Task brief:
Reproduce the complete listing without any deviation.
+ + + + + + +
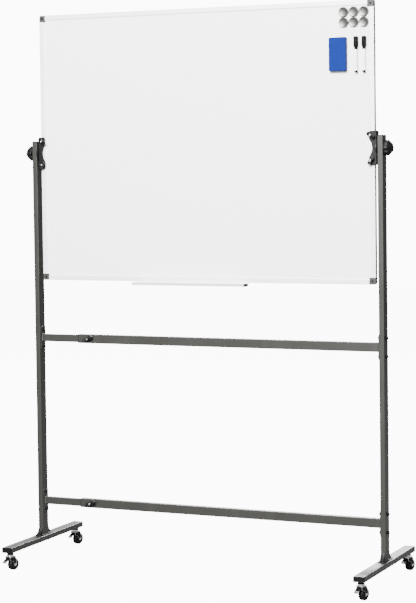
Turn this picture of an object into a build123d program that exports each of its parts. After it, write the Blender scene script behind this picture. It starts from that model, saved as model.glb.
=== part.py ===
from build123d import *
import os
from math import cos, radians, sin

os.makedirs("parts", exist_ok=True)

# Rolling double-sided whiteboard.  Millimetres, +Z up, +X across the width,
# the writing side that carries the tray faces -Y.  The origin is on the floor
# under the middle of the stand.

# ---- board ----
board_width = 1200.0
board_height = 900.0
board_centre_z = 1412.0
rail_size = 16.0            # face width and depth of the aluminium edge rail
rail_lip = 3.0              # thickness of the rail's front and back lips
rail_round = 1.0
groove_width = 0.8          # shadow line cut along both edges of the rail face
groove_depth = 0.6
groove_inset = 1.8
corner_size = 22.0
corner_proud = 0.4          # how far a corner piece stands out of the rail faces
corner_round = 6.0
corner_edge = 0.8
sheet_thickness = 0.4
panel_thickness = rail_size - 2 * rail_lip
core_thickness = panel_thickness - 2 * sheet_thickness
panel_width = board_width - 2 * rail_lip
panel_height = board_height - 2 * rail_lip
board_face_y = -panel_thickness / 2

# ---- stand ----
tube_wide = 38.0
tube_narrow = 18.0
tube_wall = 1.5
tube_round = 2.0
upright_inner_x = 612.0
upright_outer_x = upright_inner_x + tube_narrow
upright_x = upright_inner_x + tube_narrow / 2
upright_top = 1436.0
cap_head = 2.0
cap_plug = 14.0
cap_edge = 0.8
cap_plug_gap = 0.4          # play of a cap's plug inside its tube
foot_bottom = 62.0
foot_top = foot_bottom + tube_narrow
foot_length = 506.0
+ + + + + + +
Output of the task:
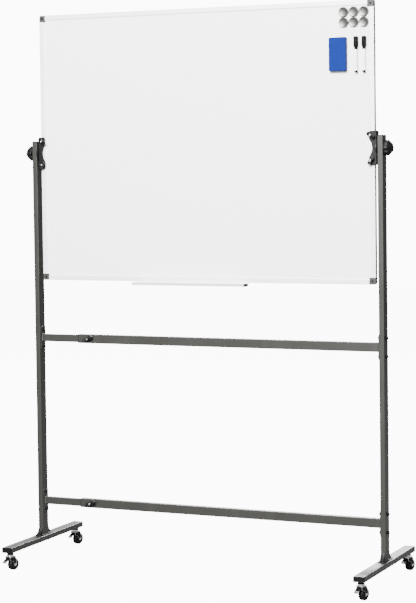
Turn this picture of an object into a build123d program that exports each of its parts. After it, write the Blender scene script behind this picture. It starts from that model, saved as model.glb.
=== part.py ===
from build123d import *
import os
from math import cos, radians, sin

os.makedirs("parts", exist_ok=True)

# Rolling double-sided whiteboard.  Millimetres, +Z up, +X across the width,
# the writing side that carries the tray faces -Y.  The origin is on the floor
# under the middle of the stand.

# ---- board ----
board_width = 1200.0
board_height = 900.0
board_centre_z = 1412.0
rail_size = 16.0            # face width and depth of the aluminium edge rail
rail_lip = 3.0              # thickness of the rail's front and back lips
rail_round = 1.0
groove_width = 0.8          # shadow line cut along both edges of the rail face
groove_depth = 0.6
groove_inset = 1.8
corner_size = 22.0
corner_proud = 0.4          # how far a corner piece stands out of the rail faces
corner_round = 6.0
corner_edge = 0.8
sheet_thickness = 0.4
panel_thickness = rail_size - 2 * rail_lip
core_thickness = panel_thickness - 2 * sheet_thickness
panel_width = board_width - 2 * rail_lip
panel_height = board_height - 2 * rail_lip
board_face_y = -panel_thickness / 2

# ---- stand ----
tube_wide = 38.0
tube_narrow = 18.0
tube_wall = 1.5
tube_round = 2.0
upright_inner_x = 612.0
upright_outer_x = upright_inner_x + tube_narrow
upright_x = upright_inner_x + tube_narrow / 2
upright_top = 1436.0
cap_head = 2.0
cap_plug = 14.0
cap_edge = 0.8
cap_plug_gap = 0.4          # play of a cap's plug inside its tube
foot_bottom = 62.0
foot_top = foot_bottom + tube_narrow
foot_length = 506.0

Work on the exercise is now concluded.